-- Start Data block --
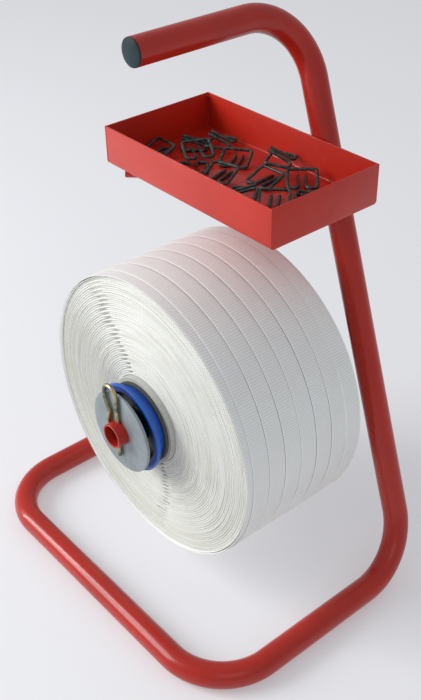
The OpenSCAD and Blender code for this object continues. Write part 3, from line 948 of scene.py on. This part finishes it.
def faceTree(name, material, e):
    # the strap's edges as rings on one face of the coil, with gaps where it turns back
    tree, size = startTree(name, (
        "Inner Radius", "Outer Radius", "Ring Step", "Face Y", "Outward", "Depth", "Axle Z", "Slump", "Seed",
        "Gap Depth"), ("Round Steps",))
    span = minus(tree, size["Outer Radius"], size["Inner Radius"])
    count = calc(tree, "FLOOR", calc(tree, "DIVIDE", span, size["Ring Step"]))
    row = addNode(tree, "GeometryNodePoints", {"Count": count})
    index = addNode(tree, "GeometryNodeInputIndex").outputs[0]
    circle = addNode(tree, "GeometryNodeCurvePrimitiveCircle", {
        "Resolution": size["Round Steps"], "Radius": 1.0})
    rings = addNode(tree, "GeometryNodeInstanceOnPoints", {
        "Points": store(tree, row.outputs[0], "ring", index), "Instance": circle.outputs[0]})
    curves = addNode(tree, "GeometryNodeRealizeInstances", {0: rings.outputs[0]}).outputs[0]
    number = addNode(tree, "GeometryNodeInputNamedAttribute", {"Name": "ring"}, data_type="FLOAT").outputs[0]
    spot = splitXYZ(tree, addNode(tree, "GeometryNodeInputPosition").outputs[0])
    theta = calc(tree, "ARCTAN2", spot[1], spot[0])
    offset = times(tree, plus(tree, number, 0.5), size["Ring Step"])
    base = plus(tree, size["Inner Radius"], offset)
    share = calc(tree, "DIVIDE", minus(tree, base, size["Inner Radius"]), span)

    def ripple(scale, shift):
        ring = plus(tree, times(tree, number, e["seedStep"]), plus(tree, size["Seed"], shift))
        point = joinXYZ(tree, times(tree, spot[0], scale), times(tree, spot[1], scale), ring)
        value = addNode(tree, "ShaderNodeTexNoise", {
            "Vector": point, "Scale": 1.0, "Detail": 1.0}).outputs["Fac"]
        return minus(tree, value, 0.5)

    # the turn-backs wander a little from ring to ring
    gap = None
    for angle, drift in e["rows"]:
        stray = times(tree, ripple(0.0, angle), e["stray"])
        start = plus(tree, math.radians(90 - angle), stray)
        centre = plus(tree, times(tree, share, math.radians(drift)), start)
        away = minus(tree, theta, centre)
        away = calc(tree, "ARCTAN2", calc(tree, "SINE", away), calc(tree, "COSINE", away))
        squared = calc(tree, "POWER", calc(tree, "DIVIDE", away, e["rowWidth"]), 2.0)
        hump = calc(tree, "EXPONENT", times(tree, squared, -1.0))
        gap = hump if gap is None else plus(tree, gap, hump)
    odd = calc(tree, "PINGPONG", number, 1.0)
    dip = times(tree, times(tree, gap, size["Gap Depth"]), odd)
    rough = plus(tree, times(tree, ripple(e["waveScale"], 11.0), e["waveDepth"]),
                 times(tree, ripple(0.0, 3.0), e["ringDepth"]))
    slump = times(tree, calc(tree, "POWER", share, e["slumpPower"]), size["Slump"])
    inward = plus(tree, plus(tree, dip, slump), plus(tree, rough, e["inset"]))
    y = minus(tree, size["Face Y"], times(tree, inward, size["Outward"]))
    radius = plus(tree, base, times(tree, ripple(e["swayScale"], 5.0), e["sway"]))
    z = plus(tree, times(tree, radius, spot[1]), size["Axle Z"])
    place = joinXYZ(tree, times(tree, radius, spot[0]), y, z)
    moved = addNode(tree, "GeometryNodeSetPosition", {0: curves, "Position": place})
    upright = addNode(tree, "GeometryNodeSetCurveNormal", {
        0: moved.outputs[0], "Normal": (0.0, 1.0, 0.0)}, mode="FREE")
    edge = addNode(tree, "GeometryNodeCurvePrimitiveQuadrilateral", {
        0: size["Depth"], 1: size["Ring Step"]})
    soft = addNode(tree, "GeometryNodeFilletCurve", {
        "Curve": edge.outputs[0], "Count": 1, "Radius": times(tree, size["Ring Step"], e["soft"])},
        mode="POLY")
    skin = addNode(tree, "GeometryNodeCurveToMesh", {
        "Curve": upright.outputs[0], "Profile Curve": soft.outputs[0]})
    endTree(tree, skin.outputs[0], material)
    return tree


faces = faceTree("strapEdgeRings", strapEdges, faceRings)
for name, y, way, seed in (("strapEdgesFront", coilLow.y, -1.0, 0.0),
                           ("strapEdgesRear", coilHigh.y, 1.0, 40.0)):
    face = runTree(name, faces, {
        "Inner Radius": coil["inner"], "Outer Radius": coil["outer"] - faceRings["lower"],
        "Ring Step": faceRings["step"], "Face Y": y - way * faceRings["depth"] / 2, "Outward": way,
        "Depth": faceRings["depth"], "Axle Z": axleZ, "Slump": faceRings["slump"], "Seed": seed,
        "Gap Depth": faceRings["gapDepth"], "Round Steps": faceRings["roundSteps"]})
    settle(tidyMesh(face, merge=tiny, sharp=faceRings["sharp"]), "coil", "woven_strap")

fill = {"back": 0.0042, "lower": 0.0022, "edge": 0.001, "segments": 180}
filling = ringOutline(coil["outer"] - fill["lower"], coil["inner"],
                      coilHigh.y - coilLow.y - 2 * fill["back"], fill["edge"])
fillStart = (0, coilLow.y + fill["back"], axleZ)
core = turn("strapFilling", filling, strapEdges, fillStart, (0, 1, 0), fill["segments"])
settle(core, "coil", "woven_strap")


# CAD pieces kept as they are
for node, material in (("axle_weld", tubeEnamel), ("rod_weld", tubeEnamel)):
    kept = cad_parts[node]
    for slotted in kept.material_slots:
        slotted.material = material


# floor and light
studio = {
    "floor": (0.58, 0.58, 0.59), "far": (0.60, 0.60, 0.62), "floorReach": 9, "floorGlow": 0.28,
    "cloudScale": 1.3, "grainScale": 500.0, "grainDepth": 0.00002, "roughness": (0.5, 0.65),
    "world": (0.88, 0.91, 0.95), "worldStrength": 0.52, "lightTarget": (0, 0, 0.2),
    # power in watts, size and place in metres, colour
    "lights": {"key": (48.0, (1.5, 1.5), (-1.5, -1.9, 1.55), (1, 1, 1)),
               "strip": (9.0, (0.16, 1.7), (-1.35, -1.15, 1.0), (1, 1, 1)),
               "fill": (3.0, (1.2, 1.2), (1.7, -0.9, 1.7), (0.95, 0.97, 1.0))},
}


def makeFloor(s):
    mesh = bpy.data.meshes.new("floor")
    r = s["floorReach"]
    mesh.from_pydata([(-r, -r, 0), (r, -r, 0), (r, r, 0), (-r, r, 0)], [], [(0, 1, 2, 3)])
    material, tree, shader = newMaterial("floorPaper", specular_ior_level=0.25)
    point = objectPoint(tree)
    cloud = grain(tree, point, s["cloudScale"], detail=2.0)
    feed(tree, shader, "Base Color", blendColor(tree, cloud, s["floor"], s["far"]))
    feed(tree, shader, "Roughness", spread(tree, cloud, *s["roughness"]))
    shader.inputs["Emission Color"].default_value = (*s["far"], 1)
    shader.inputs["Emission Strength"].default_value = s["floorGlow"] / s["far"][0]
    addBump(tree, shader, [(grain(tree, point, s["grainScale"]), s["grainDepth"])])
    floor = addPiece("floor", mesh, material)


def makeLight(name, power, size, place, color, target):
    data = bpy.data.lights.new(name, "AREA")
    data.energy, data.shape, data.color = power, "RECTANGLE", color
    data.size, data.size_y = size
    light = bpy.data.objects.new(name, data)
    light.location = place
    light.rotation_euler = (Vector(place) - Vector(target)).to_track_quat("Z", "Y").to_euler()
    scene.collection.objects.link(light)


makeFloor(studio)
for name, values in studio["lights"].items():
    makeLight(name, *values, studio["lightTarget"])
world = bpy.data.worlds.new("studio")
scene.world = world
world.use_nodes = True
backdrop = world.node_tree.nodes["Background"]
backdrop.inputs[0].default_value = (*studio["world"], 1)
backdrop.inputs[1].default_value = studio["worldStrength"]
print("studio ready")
-- End Data block --
Written instruction: Scan the material above. Extract every line in which the word "kept" occurs.

The answer:
# CAD pieces kept as they are
    kept = cad_parts[node]
    for slotted in kept.material_slots:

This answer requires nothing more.